MMI juga mendapati organisasi-organisasi berikut sebagai organisasi kriminal: Korps Kepemimpinan Partai Nazi; Gestapo (Geheime Staatspolizei atau Polisi Rahasia Negara); SD (Sicherheitsdienst atau Dinas Keamanan Reichsfȕhrer SS) dan SS. 

MMI membatasi definisi kejahatan terhadap kemanusiaan pada tindakan yang dilakukan selama perang. Ini berarti bahwa pengadilan tidak mempertimbangkan kejahatan terhadap kemanusiaan yang dilakukan sebelum perang. 

Prinsip-Prinsip Nuremberg

Dua bulan setelah keputusan IMT, Majelis Umum Perserikatan Bangsa-Bangsa dengan suara bulat mengakui keputusan dan Piagam Nuremberg sebagai hukum internasional yang mengikat.

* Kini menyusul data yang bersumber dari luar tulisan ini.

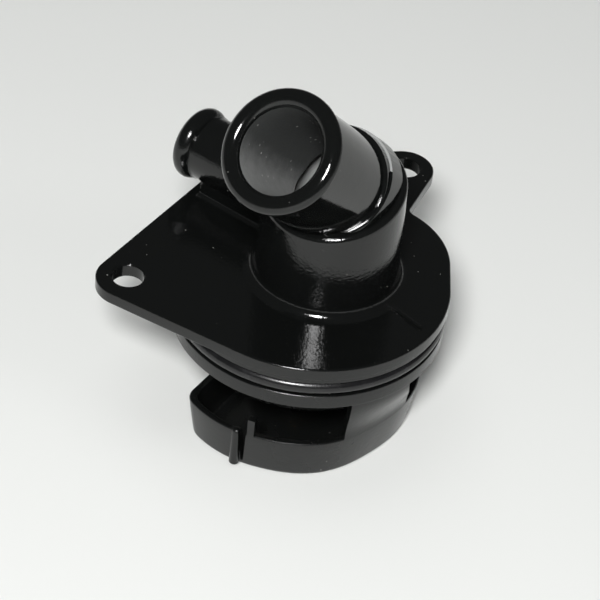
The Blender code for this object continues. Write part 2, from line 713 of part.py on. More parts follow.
def build_rim_seal(material):
    groove = FLANGE_RADIUS + TOUCH_GAP
    profile = [(SEAL_INNER, SEAL_BOTTOM), (SEAL_OUTER - 0.5, SEAL_BOTTOM), (SEAL_OUTER, SEAL_BOTTOM + 0.5),
               (SEAL_OUTER, SEAL_TOP - 0.5), (SEAL_OUTER - 0.5, SEAL_TOP), (SEAL_INNER, SEAL_TOP),
               (SEAL_INNER, FLANGE_TOP + TOUCH_GAP), (groove, FLANGE_TOP + TOUCH_GAP),
               (groove, FLANGE_BOTTOM - TOUCH_GAP), (SEAL_INNER, FLANGE_BOTTOM - TOUCH_GAP)]
    made = ring("rim_seal", profile, 64)
    return complete(made, "rim_seal", material, at(0, 0, SEAL_BOTTOM))


def polar(radius, angle):
    return radius * math.cos(math.radians(angle)), radius * math.sin(math.radians(angle))


def build_flange(material):
    profile = [(SEAT_HOLE, FLANGE_BOTTOM), (FLANGE_RADIUS - 0.2, FLANGE_BOTTOM),
               (FLANGE_RADIUS, FLANGE_BOTTOM + 0.2), (FLANGE_RADIUS, FLANGE_TOP - 0.2),
               (FLANGE_RADIUS - 0.2, FLANGE_TOP), (SEAT_HOLE + SEAT_RIM, FLANGE_TOP),
               (SEAT_HOLE + SEAT_RIM - 0.5, FLANGE_TOP + 0.7), (SEAT_HOLE, FLANGE_TOP + 0.7)]
    made = ring("flange", profile, 64)
    x, y = polar(VENT_RADIUS, VENT_ANGLE)
    cut(made, cylinder("vent", x, y, VENT_HOLE, FLANGE_BOTTOM - 1, FLANGE_TOP + 1, 20))
    return complete(made, "valve_flange", material, at(0, 0, FLANGE_BOTTOM))


def strap(name, path, width, sheet, angle):
    """Bent strip of sheet metal: a path of (reach, height) pairs, thickened to one side, turned about Z."""
    offset = []
    for k, (x, z) in enumerate(path):
        before = path[max(0, k - 1)]
        after = path[min(len(path) - 1, k + 1)]
        into = Vector((x - before[0], z - before[1]))
        away = Vector((after[0] - x, after[1] - z))
        if into.length == 0:
            into = away
        if away.length == 0:
            away = into
        bisect = (into.normalized() + away.normalized()).normalized()
        scale = sheet / max(0.5, bisect.dot(into.normalized()))
        offset.append((x - bisect.y * scale, z + bisect.x * scale))
    outline = path + offset[::-1]
    rings = [[(x, y, z) for x, z in outline] for y in (-width / 2, width / 2)]
    made = stack(name, rings)
    turn(made, Matrix.Rotation(math.radians(angle), 4, "Z"))
    return made


def build_bridge(material):
    """Arch over the seat that the piston pushes against."""
    foot = FLANGE_TOP + TOUCH_GAP
    crown = BRIDGE_TOP - BRIDGE_SHEET
    boss_radius = PIN_RADIUS + 2.3
    left = [(3.0 - FLANGE_RADIUS, foot), (-SEAT_HOLE - 3.6, foot), (-SEAT_HOLE - 2.9, foot + 0.5),
            (-SEAT_HOLE - 0.2, (foot + crown) / 2), (3.5 - SEAT_HOLE, crown - 0.6), (6.5 - SEAT_HOLE, crown)]
    path = left + [(-x, z) for x, z in reversed(left)]
    made = strap("bridge", path, BRIDGE_WIDTH, BRIDGE_SHEET, BRIDGE_ANGLE)
    boss = lathe("boss", [(boss_radius - 0.4, BRIDGE_TOP - 2.6), (boss_radius, BRIDGE_TOP - 2.2),
                          (boss_radius, BRIDGE_TOP - 0.3), (boss_radius - 0.4, BRIDGE_TOP + 0.1)], 32)
    join(made, boss)
    cut(made, cylinder("socket", 0, 0, PIN_RADIUS + TOUCH_GAP, BRIDGE_TOP - 4.0, BRIDGE_TOP - 0.7, 24))
    return complete(made, "upper_bridge", material, at(0, 0, foot))


def build_piston(material):
    high = BRIDGE_TOP - 1.0
    low = WELL_BOTTOM + TOUCH_GAP
    profile = [(PIN_RADIUS - 0.5, low), (PIN_RADIUS, low + 0.7), (PIN_RADIUS, high - 0.4),
               (PIN_RADIUS - 0.4, high)]
    made = lathe("piston", profile, 24)
    return complete(made, "piston_pin", material, at(0, 0, high))


def build_lower_frame(material):
    """Stirrup under the flange that carries the main spring and guides the capsule."""
    top = FLANGE_BOTTOM - TOUCH_GAP
    left = [(3.4 - FLANGE_RADIUS, top - 0.8), (-FRAME_LEG - 1.2, top - 0.8), (-FRAME_LEG - 0.6, top - 1.3),
            (-FRAME_LEG + 0.4, FRAME_BASE + 1.6), (-FRAME_LEG + 1.4, FRAME_BASE + 0.4),
            (-FRAME_LEG + 2.4, FRAME_BASE)]
    path = left + [(-x, z) for x, z in reversed(left)]
    made = strap("frame", path, FRAME_WIDTH, FRAME_SHEET, FRAME_ANGLE)
    join(made, cylinder("dish", 0, 0, SPRING_LOW_RADIUS + 1.2, FRAME_BASE, FRAME_BASE + FRAME_SHEET, 56))
    cut(made, cylinder("guide", 0, 0, CAPSULE_RADIUS + TOUCH_GAP, FRAME_BASE - 2, FRAME_BASE + 4, 40))
    return complete(made, "lower_frame", material, at(0, 0, FRAME_BASE))


def coil(name, turns, low, high, wide_low, wide_high, wire, count):
    """Round wire wound up a cone, with one flat turn at each end."""
    rings = []
    total = int(turns * count)
    for k in range(total + 1):
        share = k / total
        angle = 2 * math.pi * turns * share
        flat = 0.75 / turns
        climb = min(1.0, max(0.0, (share - flat) / (1 - 2 * flat)))
        radius = wide_low + (wide_high - wide_low) * share
        z = low + wire + (high - low - 2 * wire) * climb
        out = Vector((math.cos(angle), math.sin(angle), 0.0))
        line = []
        for m in range(8):
            around = 2 * math.pi * m / 8
            level = z + wire * math.sin(around)
            line.append(tuple(out * (radius + wire * math.cos(around)) + Vector((0, 0, level))))
        rings.append(line)
    return stack(name, rings)


def build_main_spring(material):
    made = coil("spring", 4.25, SPRING_BOTTOM, SPRING_TOP, SPRING_LOW_RADIUS, SPRING_HIGH_RADIUS,
                SPRING_WIRE, 20)
    return complete(made, "main_spring", material, at(0, 0, SPRING_BOTTOM), 60.0)


def build_main_valve(material):
    profile = [(CAPSULE_NECK + TOUCH_GAP, DISC_TOP), (CAPSULE_NECK + TOUCH_GAP, DISC_BOTTOM),
               (DISC_RADIUS - 1.2, DISC_BOTTOM), (DISC_RADIUS - 0.3, DISC_BOTTOM + 0.3),
               (DISC_RADIUS, DISC_BOTTOM + 0.8), (DISC_RADIUS - 0.2, DISC_TOP - 0.15),
               (DISC_RADIUS - 0.6, DISC_TOP)]
    made = ring("disc", profile, 56)
    return complete(made, "main_valve_disc", material, at(0, 0, DISC_BOTTOM))


def build_capsule(material):
    rim = CAPSULE_RADIUS + CAPSULE_RIM
    rim_bottom = DISC_BOTTOM - CAPSULE_RIM
    profile = [(STEM_RADIUS - 0.3, STEM_BOTTOM), (STEM_RADIUS, STEM_BOTTOM + 0.3),
               (STEM_RADIUS, CAPSULE_BOTTOM),
               (CAPSULE_RADIUS - 0.6, CAPSULE_BOTTOM), (CAPSULE_RADIUS, CAPSULE_BOTTOM + 0.6),
               (CAPSULE_RADIUS, rim_bottom), (rim, rim_bottom), (rim, DISC_BOTTOM - TOUCH_GAP),
               (CAPSULE_NECK, DISC_BOTTOM - TOUCH_GAP), (CAPSULE_NECK, DISC_TOP - 0.1)]
    made = lathe("capsule", profile, 36)
    cut(made, cylinder("well", 0, 0, PIN_RADIUS + TOUCH_GAP, WELL_BOTTOM, DISC_TOP + 2.0, 24))
    return complete(made, "wax_capsule", material, at(0, 0, DISC_BOTTOM))


def build_guide(material):
    low = DISC_TOP + 0.2 + RETAINER_SHEET + TOUCH_GAP
    high = low + GUIDE_HEIGHT
    hole = PIN_RADIUS + TOUCH_GAP
    profile = [(hole, low), (hole + 2.4, low), (hole + 2.4, low + 1.0), (hole + 1.2, low + 1.8),
               (hole + 0.9, high), (hole, high)]
    made = ring("guide", profile, 32)
    return complete(made, "piston_guide", material, at(0, 0, low))


def build_retainer(material):
    low = DISC_TOP + 0.2
    inner = CAPSULE_NECK - 0.2
    outer = CAPSULE_NECK + RETAINER_WIDTH
    high = low + RETAINER_SHEET
    profile = [(inner, low), (outer, low), (outer, high), (inner, high)]
    made = ring("retainer", profile, 40)
    return complete(made, "valve_retainer", material, at(0, 0, low))


def build_bypass_disc(material):
    profile = [(STEM_RADIUS + TOUCH_GAP, BYPASS_BOTTOM), (BYPASS_RADIUS - 0.3, BYPASS_BOTTOM),
               (BYPASS_RADIUS, BYPASS_BOTTOM + 0.3), (BYPASS_RADIUS, BYPASS_TOP),
               (STEM_RADIUS + TOUCH_GAP, BYPASS_TOP)]
    made = ring("bypass", profile, 40)
    return complete(made, "bypass_disc", material, at(0, 0, BYPASS_BOTTOM))


def build_bypass_spring(material):
    low = BYPASS_TOP + 0.2
    made = coil("bypass_coil", 2.6, low, CAPSULE_BOTTOM - 0.2, BYPASS_RADIUS - 1.6, STEM_RADIUS + 1.4,
                BYPASS_WIRE, 18)
    return complete(made, "bypass_spring", material, at(0, 0, low), 60.0)


def build_clip(material):
    inner = STEM_RADIUS + 0.15
    high = CLIP_BOTTOM + CLIP_SHEET
    profile = [(inner, CLIP_BOTTOM), (CLIP_RADIUS, CLIP_BOTTOM), (CLIP_RADIUS, high), (inner, high)]
    made = ring("clip", profile, 28)
    return complete(made, "bypass_clip", material, at(0, 0, CLIP_BOTTOM))


def build_jiggle_pin(material):
    """Loose pin in the vent hole: a cap above, a ball below."""
    x, y = polar(VENT_RADIUS, VENT_ANGLE)
    top = FLANGE_TOP + TOUCH_GAP
    shank = VENT_HOLE / 2
    cap = VENT_HOLE + 0.7
    ball = ((-0.3, 4.9), (0.4, 4.6), (0.9, 3.9), (1.0, 3.2), (0.8, 2.4), (0.1, 1.8), (0.0, 1.5))
    profile = [(shank + swell, FLANGE_BOTTOM - drop) for swell, drop in ball]
    profile += [(shank, top), (cap, top), (cap, top + 0.6), (cap - 0.5, top + 0.9)]
    made = lathe("jiggle", profile, 16, x, y)
    return complete(made, "jiggle_pin", material, at(x, y, top))


def centre_frame():
    """Moves the whole part so that the frame's origin is the middle of its base."""
    bpy.context.view_layer.update()
    corners = [item.matrix_world @ point.co for item in bpy.data.objects for point in item.data.vertices]
    low = [min(point[k] for point in corners) for k in range(3)]
    high = [max(point[k] for point in corners) for k in range(3)]
    shift = Vector((-(low[0] + high[0]) / 2, -(low[1] + high[1]) / 2, -low[2]))
    for item in bpy.data.objects:
        item.location += shift


def build_all():
    clear_scene()
    housing = finish("housing_plastic", (0.012, 0.013, 0.013), 0.0, 0.22)
    tube = finish("outlet_plastic", (0.012, 0.013, 0.013), 0.0, 0.2)
    body = finish("body_plastic", (0.013, 0.014, 0.014), 0.0, 0.25)
    ring_rubber = finish("o_ring_rubber", (0.015, 0.015, 0.016), 0.0, 0.35)
    seal_rubber = finish("seal_rubber", (0.02, 0.02, 0.021), 0.0, 0.6)
    flange = finish("flange_steel", (0.62, 0.61, 0.58), 1.0, 0.35)
    bridge = finish("bridge_steel", (0.6, 0.59, 0.56), 1.0, 0.38)
    frame = finish("frame_steel", (0.58, 0.57, 0.55), 1.0, 0.4)
    spring = finish("spring_steel", (0.5, 0.5, 0.51), 1.0, 0.3)
    brass = finish("capsule_brass", (0.66, 0.47, 0.2), 1.0, 0.35)
    disc = finish("disc_steel", (0.6, 0.6, 0.6), 1.0, 0.33)
    pin = finish("pin_steel", (0.7, 0.7, 0.7), 1.0, 0.2)
    nylon = finish("guide_nylon", (0.75, 0.72, 0.62), 0.0, 0.45)
    retainer = finish("retainer_steel", (0.55, 0.55, 0.56), 1.0, 0.35)
    bypass = finish("bypass_steel", (0.6, 0.6, 0.6), 1.0, 0.36)
    bypass_wire = finish("bypass_wire", (0.5, 0.5, 0.51), 1.0, 0.3)
    clip = finish("clip_steel", (0.45, 0.45, 0.47), 1.0, 0.35)
    jiggle = finish("jiggle_brass", (0.64, 0.46, 0.22), 1.0, 0.35)
    build_cover(housing)
    build_outlet_tube(tube)
    build_o_ring(ring_rubber)
    build_lower_body(body)
    build_rim_seal(seal_rubber)
    build_flange(flange)
    build_bridge(bridge)
    build_piston(pin)
    build_lower_frame(frame)
    build_main_spring(spring)
    build_main_valve(disc)
    build_capsule(brass)
    build_guide(nylon)
    build_retainer(retainer)
    build_bypass_disc(bypass)
    build_bypass_spring(bypass_wire)
    build_clip(clip)
    build_jiggle_pin(jiggle)
    centre_frame()


build_all()
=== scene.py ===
import math

import bmesh
import bpy
from mathutils import Matrix, Vector


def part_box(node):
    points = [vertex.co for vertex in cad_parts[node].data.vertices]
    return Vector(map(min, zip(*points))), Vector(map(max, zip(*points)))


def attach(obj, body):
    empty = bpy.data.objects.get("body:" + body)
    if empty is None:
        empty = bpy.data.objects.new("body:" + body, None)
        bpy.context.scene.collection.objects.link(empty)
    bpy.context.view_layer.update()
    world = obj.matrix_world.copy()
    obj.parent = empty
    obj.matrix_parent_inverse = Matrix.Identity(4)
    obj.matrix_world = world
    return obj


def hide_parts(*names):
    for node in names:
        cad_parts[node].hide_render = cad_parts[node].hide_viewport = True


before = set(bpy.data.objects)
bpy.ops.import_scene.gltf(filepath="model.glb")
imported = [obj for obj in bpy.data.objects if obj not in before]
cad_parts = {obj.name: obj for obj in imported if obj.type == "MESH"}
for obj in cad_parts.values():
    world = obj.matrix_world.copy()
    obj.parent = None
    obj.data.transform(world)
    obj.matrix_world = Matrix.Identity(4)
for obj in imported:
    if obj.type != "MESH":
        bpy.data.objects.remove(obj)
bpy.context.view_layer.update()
print("frame loaded")

# Lengths are in millimetres about the lower body's axis, as in the part's source.
# toWorld() shifts them and turns them into metres.
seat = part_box("main_valve_disc")
shift = Vector(((seat[0][0] + seat[1][0]) * 500, (seat[0][1] + seat[1][1]) * 500, 0))
rounds = 160
plateTop = 38.2
knee = Vector((3.4, 3.0, 65.4))


def toWorld(point):
    return (Vector(point) + shift) * 0.001


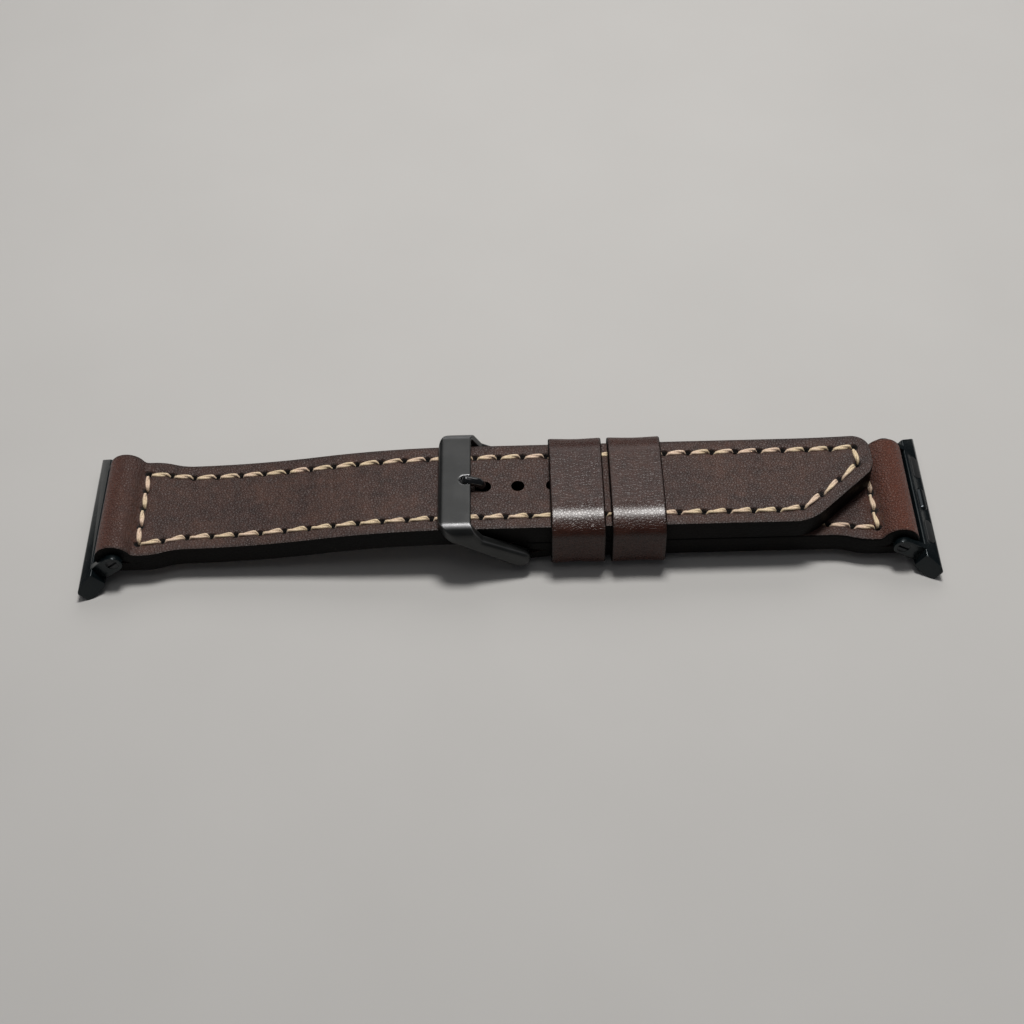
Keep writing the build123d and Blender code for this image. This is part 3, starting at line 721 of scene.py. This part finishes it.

Berdasarkan keputusan dan Piagam tersebut, Komisi Hukum Internasional PBB mendefinisikan serangkaian prinsip untuk memandu pengembangan dan penegakan hukum pidana internasional. 

"Prinsip-Prinsip Nuremberg" yang utama adalah:

  • Kejahatan terhadap perdamaian, kejahatan perang dan kejahatan terhadap kemanusiaan merupakan pelanggaran berdasarkan hukum internasional;
  • Setiap individu, bahkan seorang pemimpin pemerintahan, yang melakukan kejahatan internasional dapat dimintai pertanggungjawaban secara hukum;
  • Hukuman untuk kejahatan internasional harus ditentukan melalui pengadilan yang adil berdasarkan fakta dan hukum;
  • Seorang pelaku kejahatan internasional yang bertindak berdasarkan perintah atasan tetap memikul tanggung jawab hukum atas kejahatan tersebut.

Hukum pidana internasional telah berkembang pesat sejak IMT mencapai keputusannya. Pada 1948, misalnya, PBB mengakui genosida sebagai kejahatan internasional dengan menyetujui Konvensi tentang Pencegahan dan Penghukuman Kejahatan Genosida. Pelanggaran tambahan, seperti penyiksaan dan kekerasan seksual, telah ditambahkan ke daftar tindakan yang memenuhi syarat sebagai kejahatan perang dan kejahatan terhadap kemanusiaan. Sementara badan hukum pidana internasional telah berkembang, penegakannya tetap bergantung pada preseden dan prinsip-prinsip yang ditetapkan oleh Piagam Nuremberg dan MMI.